**Task description**
Quote exactly the lines from the line containing "Write part 2" to the line containing "return ROLL_RADIUS - PACKET", both lines included, please, and nothing more.

**Task inputs**
───
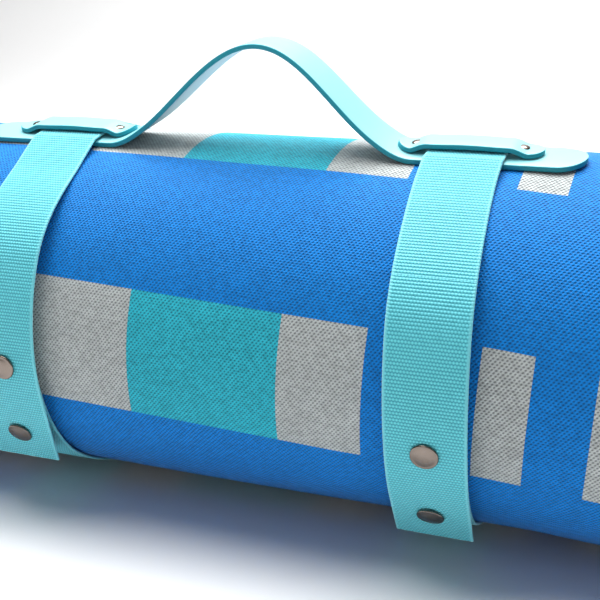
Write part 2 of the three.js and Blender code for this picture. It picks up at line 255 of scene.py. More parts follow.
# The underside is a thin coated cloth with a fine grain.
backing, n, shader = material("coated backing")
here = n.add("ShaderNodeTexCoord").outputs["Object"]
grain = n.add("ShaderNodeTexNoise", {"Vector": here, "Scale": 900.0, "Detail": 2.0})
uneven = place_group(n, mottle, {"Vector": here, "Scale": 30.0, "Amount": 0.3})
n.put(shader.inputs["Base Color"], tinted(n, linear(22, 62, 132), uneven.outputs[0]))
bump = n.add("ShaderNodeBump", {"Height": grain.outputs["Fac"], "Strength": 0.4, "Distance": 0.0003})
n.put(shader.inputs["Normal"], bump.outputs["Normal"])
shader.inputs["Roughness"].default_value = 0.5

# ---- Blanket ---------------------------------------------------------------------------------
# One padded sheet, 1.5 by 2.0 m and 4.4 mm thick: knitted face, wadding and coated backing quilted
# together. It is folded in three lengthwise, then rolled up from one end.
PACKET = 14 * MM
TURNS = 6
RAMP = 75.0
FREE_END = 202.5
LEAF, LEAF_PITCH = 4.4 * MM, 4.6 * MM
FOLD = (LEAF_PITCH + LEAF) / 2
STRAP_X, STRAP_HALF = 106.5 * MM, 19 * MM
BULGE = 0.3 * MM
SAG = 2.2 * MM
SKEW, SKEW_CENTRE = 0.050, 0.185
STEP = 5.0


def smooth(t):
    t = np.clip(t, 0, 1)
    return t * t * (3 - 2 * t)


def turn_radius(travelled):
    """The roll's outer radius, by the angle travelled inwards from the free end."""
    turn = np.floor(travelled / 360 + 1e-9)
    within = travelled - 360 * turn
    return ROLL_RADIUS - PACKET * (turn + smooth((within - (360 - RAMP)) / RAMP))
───
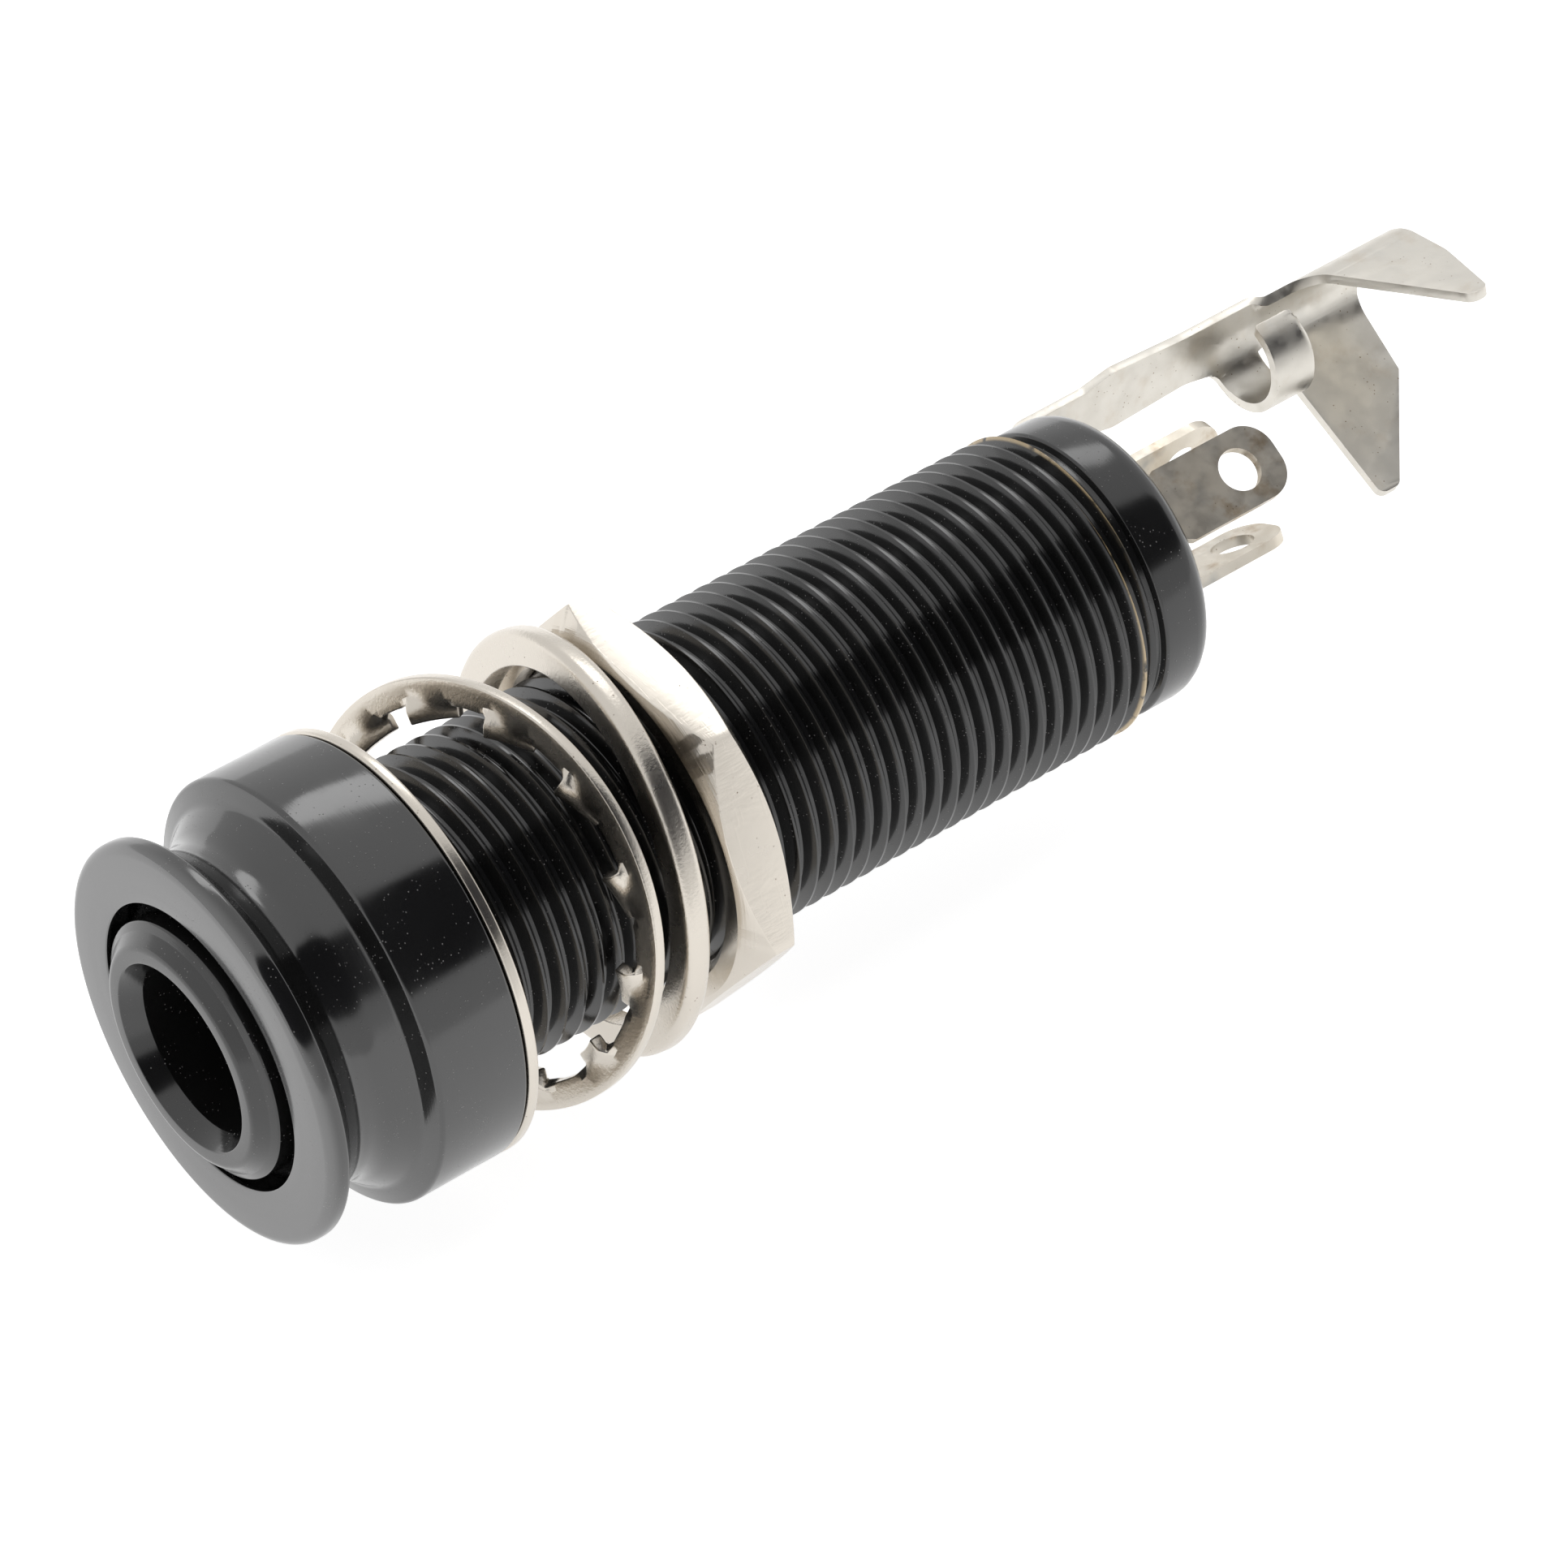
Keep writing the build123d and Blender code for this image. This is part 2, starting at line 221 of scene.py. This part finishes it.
───
**Task answer**
Write part 2 of the three.js and Blender code for this picture. It picks up at line 255 of scene.py. More parts follow.
# The underside is a thin coated cloth with a fine grain.
backing, n, shader = material("coated backing")
here = n.add("ShaderNodeTexCoord").outputs["Object"]
grain = n.add("ShaderNodeTexNoise", {"Vector": here, "Scale": 900.0, "Detail": 2.0})
uneven = place_group(n, mottle, {"Vector": here, "Scale": 30.0, "Amount": 0.3})
n.put(shader.inputs["Base Color"], tinted(n, linear(22, 62, 132), uneven.outputs[0]))
bump = n.add("ShaderNodeBump", {"Height": grain.outputs["Fac"], "Strength": 0.4, "Distance": 0.0003})
n.put(shader.inputs["Normal"], bump.outputs["Normal"])
shader.inputs["Roughness"].default_value = 0.5

# ---- Blanket ---------------------------------------------------------------------------------
# One padded sheet, 1.5 by 2.0 m and 4.4 mm thick: knitted face, wadding and coated backing quilted
# together. It is folded in three lengthwise, then rolled up from one end.
PACKET = 14 * MM
TURNS = 6
RAMP = 75.0
FREE_END = 202.5
LEAF, LEAF_PITCH = 4.4 * MM, 4.6 * MM
FOLD = (LEAF_PITCH + LEAF) / 2
STRAP_X, STRAP_HALF = 106.5 * MM, 19 * MM
BULGE = 0.3 * MM
SAG = 2.2 * MM
SKEW, SKEW_CENTRE = 0.050, 0.185
STEP = 5.0


def smooth(t):
    t = np.clip(t, 0, 1)
    return t * t * (3 - 2 * t)


def turn_radius(travelled):
    """The roll's outer radius, by the angle travelled inwards from the free end."""
    turn = np.floor(travelled / 360 + 1e-9)
    within = travelled - 360 * turn
    return ROLL_RADIUS - PACKET * (turn + smooth((within - (360 - RAMP)) / RAMP))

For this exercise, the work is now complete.